For seasoned observers of Iran, this is, of course, not a revelation. After all, Tehran has been punching far below its potential economic weight for decades and its much-feared military is, according to most analysts, a collection of second- and third-rate technology.

As for Iran’s influence in Iraq and Afghanistan? While much of the reporting is accurate, it’s worth remembering that Iran successfully exploited an opportunity provided by the U.S. military rather than create one of its own. And there is no reason to believe that Tehran will be as adept at the long-term influence game in those states as the doomsdayers seem to believe. Further, whatever one might think, Iran—even an underperforming, limping Iran—will always be a regional power. Think of underperforming, limping Brazil in Latin America in the 1980s.

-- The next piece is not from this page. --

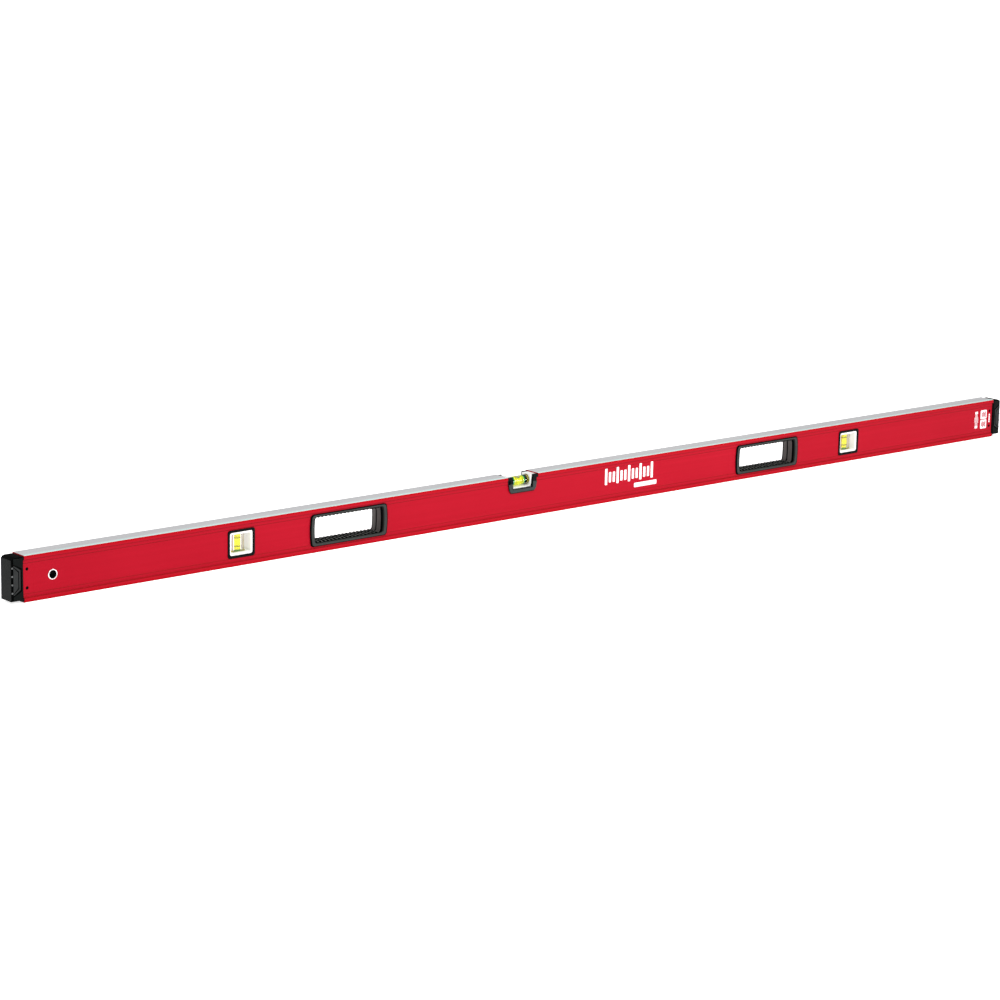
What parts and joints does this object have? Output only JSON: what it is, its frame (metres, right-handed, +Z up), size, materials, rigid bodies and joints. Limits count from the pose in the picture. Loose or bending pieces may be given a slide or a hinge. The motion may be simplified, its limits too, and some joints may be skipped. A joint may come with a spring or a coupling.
{
  "type": "spirit level",
  "caption": "Long red box-beam spirit level with black hand holds, square windows for upright vials, a top notch with a level vial, and rubber end bumpers.",
  "frame": {"origin": "bottom centre of the whole level, on its lower milled edge", "axes": "+X along the beam from the end with the hang hole to the other end, -Y is the front face, +Z up to the edge with the top notch"},
  "size_m": [1.831, 0.027, 0.06],
  "materials": {
    "beam_paint": "red powder coat over extruded aluminium, with bare milled top and bottom edges",
    "bright_ring": "bright satin",
    "black_plastic": "moulded black plastic",
    "grip_plastic": "soft charcoal moulding",
    "white_plastic": "white moulded plastic",
    "clear_acrylic": "polished clear acrylic",
    "vial_plug": "green stopper",
    "dark_plug": "dark green stopper",
    "vial_ring": "printed black ring",
    "vial_liquid": "bright yellow-green liquid",
    "air": "air bubble",
    "bezel_plastic": "charcoal moulded plastic",
    "spring_steel": "thin blackened spring steel",
    "bumper_rubber": "black shock-absorbing rubber"
  },
  "bodies": {
    "beam": {"frame": "beam_paint", "hang_hole_front_ring": "bright_ring", "hang_hole_rear_ring": "bright_ring", "hang_hole_sleeve": "black_plastic", "left_hold_front_shell": "grip_plastic", "left_hold_rear_shell": "grip_plastic", "right_hold_front_shell": "grip_plastic", "right_hold_rear_shell": "grip_plastic", "left_plumb_front_bezel": "black_plastic", "left_plumb_rear_bezel": "black_plastic", "left_plumb_carrier": "white_plastic", "left_plumb_block": "clear_acrylic", "left_plumb_plug": "vial_plug", "left_plumb_rings": "vial_ring", "left_plumb_fluid": "vial_liquid", "right_plumb_front_bezel": "black_plastic", "right_plumb_rear_bezel": "black_plastic", "right_plumb_carrier": "white_plastic", "right_plumb_block": "clear_acrylic", "right_plumb_plug": "vial_plug", "right_plumb_rings": "vial_ring", "right_plumb_fluid": "vial_liquid", "level_front_bezel": "bezel_plastic", "level_rear_bezel": "bezel_plastic", "level_carrier": "white_plastic", "level_tube": "clear_acrylic", "level_plugs": "dark_plug", "level_tube_ends": "clear_acrylic", "level_rings": "vial_ring", "level_fluid": "vial_liquid"},
    "left_cap": {"left_end_plug": "black_plastic", "left_end_clip": "spring_steel", "left_end_bumper": "bumper_rubber"},
    "right_cap": {"right_end_plug": "black_plastic", "right_end_clip": "spring_steel", "right_end_bumper": "bumper_rubber"},
    "left_plumb_air": {"left_plumb_bubble": "air"},
    "right_plumb_air": {"right_plumb_bubble": "air"},
    "level_air": {"level_bubble": "air"}
  },
  "joints": [
    {"name": "left_cap_slide", "type": "slide", "parent": "beam", "child": "left_cap", "axis": [-1, 0, 0], "range_m": [0, 0.045], "deforming": ["left_end_clip"]},
    {"name": "right_cap_slide", "type": "slide", "parent": "beam", "child": "right_cap", "axis": [1, 0, 0], "range_m": [0, 0.045], "deforming": ["right_end_clip"]},
    {"name": "level_bubble_run", "type": "slide", "parent": "beam", "child": "level_air", "axis": [1, 0, 0], "range_m": [-0.0043, 0.0043], "stiffness_N_per_m": 6, "deforming": ["level_fluid"]},
    {"name": "left_plumb_bubble_run", "type": "slide", "parent": "beam", "child": "left_plumb_air", "axis": [0, 0, 1], "range_m": [-0.0145, 0], "stiffness_N_per_m": 6, "springref_m": 0.002, "deforming": ["left_plumb_fluid"]},
    {"name": "right_plumb_bubble_run", "type": "slide", "parent": "beam", "child": "right_plumb_air", "axis": [0, 0, 1], "range_m": [-0.0145, 0], "stiffness_N_per_m": 6, "springref_m": 0.002, "deforming": ["right_plumb_fluid"]}
  ]
}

And now, the strategic masters are at each other’s throats. No, it’s not the Green Movement versus the hardline conservative clique of President Mahmoud Ahmadinejad and Ayatollah Khamenei. That is so first quarter 2011. It is now a full-scale public battle for influence between Ahmadinejad and the Supreme Leader, one that is getting nastier by the day (for daily updates, see the excellent press summary on the indispensable Tehran Bureau web site). Khamenei is far ahead in this battle, but it’s not over yet.

Thus, the strategic masters find themselves in several binds: economic, political, and foreign policy. The reality, of course, is that the rulers of the Islamic Republic are not strategic masters—but this does not mean they are about to fall either. The truly “clever” and “cunning” analysis would have added that they are survivors.

They have survived a brutal eight-year war with Iraq in which virtually the entire world sided with Saddam Hussein. They have survived several waves of challenges to their rule. They have survived domestic factionalism, sanctions, increasing international isolation, and now a battle royale between the president and the Supreme Leader.

American policy makers ought to rightsize the Iranian state in this more appropriate framework: survivors who manage to muddle through, but whose main resource that has helped them muddle through—oil—is under severe stress.